Involving star-crossed love, transatlantic courtship, and a dash of serendipity, the series of events that led to Pam Shaffer's creation of storytelling app Beyond Books sounds like the plot of one of the larger-than-life adventures the app often features. When the nightmare of immigration paperwork forced Shaffer to court her boyfriend—now husband—Alexander Nicholson via Skype for the better part of the year, the two bridged the distance by sharing their artistic passions. Her: the sprawling electro-pop she makes under the name Nyxe. Him: short stories featuring an ever-rotating cast of fairytale creatures.
“Man, everyone should have a British dude reading them stories!” Shaffer recalls of their time apart. “I told him that, and he laughed. And he said, ‘Everyone should have this pixie lady that plays the piano and makes up songs.’”
On a lark, the two combined their talents, welcoming an additional friend into the fold to create artwork. It was then that they discovered how difficult it is to publish words, narration, art, and music as one entity. To borrow a line from Goldilocks herself, no digital service was juuuust right. This proved frustrating when Shaffer and Nicholson had a specific story they wanted to tell, a feminist revamp of Rapunzel called The Hair Woven Rope. "Both of us just thought it was illogical that Rapunzel never said, ‘Wait a second, I have my own means of escape,’” says Shaffer.
Enter the hand of fate—or whatever the social media version of it is. After Shaffer took their quandary to Facebook, she discovered an old friend who offered his programming services in creating a unique platform that could be sold through the iTunes store and easily updated, providing artists—many artists—with a free range to create their literary and artistic adventures. Soon enough, thanks to word of mouth and the burning desire to create stories in which someone other than the “the unsuspecting white guy” saves the day, Shaffer found herself in a new role: project manager, manager, and CEO of a tech start-up with a growing stable of writers, artists, and musicians eager to contribute.
“You have to be really passionate about what you’re doing because you will lose friends and probably go insane for a little while when you’re doing a start-up,” she laughs ruefully, dashing the idea of fairy godmothers—or deep-pocketed investors. “The people that I still have in my in my life I hold very dear because they were very tolerant and supportive of me being like, 'I’m sorry I have to disappear for a few months and make a thing, but it’s very important to me that I do this.' The friends that I lost were the ones that didn’t want to hear about the thing or didn’t understand why I would be so passionate.”
Shaffer, a petite woman with purple hair and a taste for velvet dresses, initially found the traditional tech entrepreneur world tricky to navigate. She rolls her eyes at the memory of being called “Purple Pam” at a meetup, noting that even though the nickname was affectionate, moments like that do make her feel out of place.

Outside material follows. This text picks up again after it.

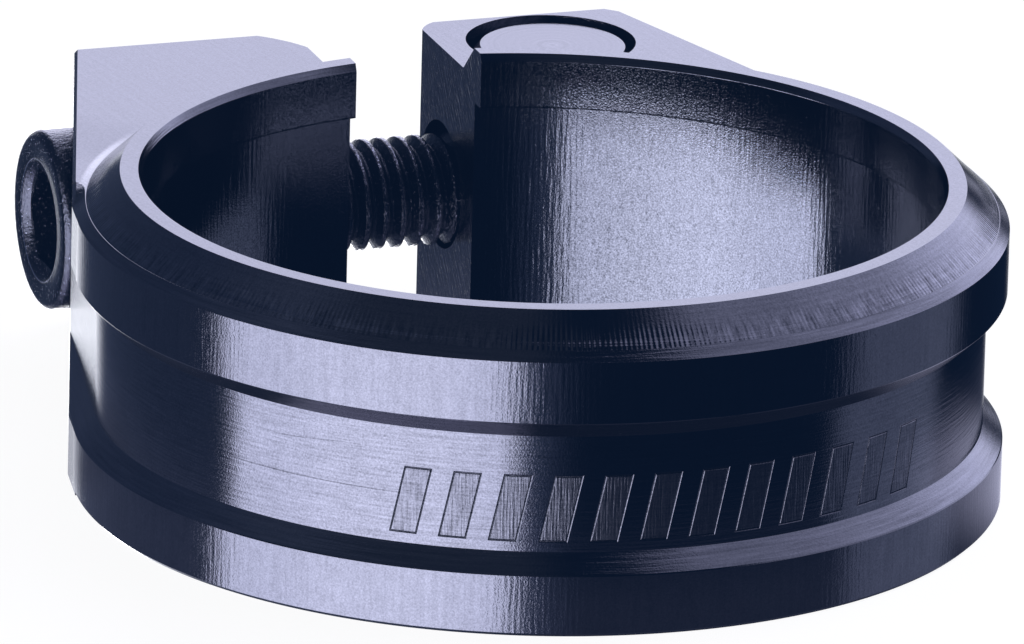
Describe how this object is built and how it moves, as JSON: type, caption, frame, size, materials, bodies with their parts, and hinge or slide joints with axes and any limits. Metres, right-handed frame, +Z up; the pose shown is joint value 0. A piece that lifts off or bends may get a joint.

“There are men I’ve met that have been amazing in this field, but there’s also men who are very patronizing,” she says. “There’s also the pre-conception that if you’re a girl, you’re going to get more attention simply because you’re a girl… I feel like sometimes I want to wear a mask or paper bag over my head so that people will just judge me on the product. I want people to like the app because they like stories with music and art.”
Still, Shaffer wouldn’t discourage any woman from start-up life. Two years in, her achievements are slowly mounting. Net-zero has been achieved—which means while Beyond Books has yet to turn a profit, she’s no longer spending her own money. (“The fact that people are downloading our app in the first place, I’m like, 'Great!'”) They’ve published a story from her childhood literary hero Francesca Lia Block, been wished well by Neil Gaiman (with whom she hopes to work one day), hosted a storytelling event in Los Angeles, and partnered with the nonprofit Writopia Lab with the goal of publishing several teen authors.
“I think people underestimate the impact of storytelling in their lives,” she says. “Running through our heads all day is the story we tell ourselves about our lives. It’s how we form our memories and how we inform our identity. The media we take in, definitely impacts that. I would like to create media that positively influences people’s inner monologues. Or, at the very least, makes them think.”
Shaffer laughs. The struggle has definitely changed her for the better.
“It’s my bio now: Manic Pixie Dream CEO.”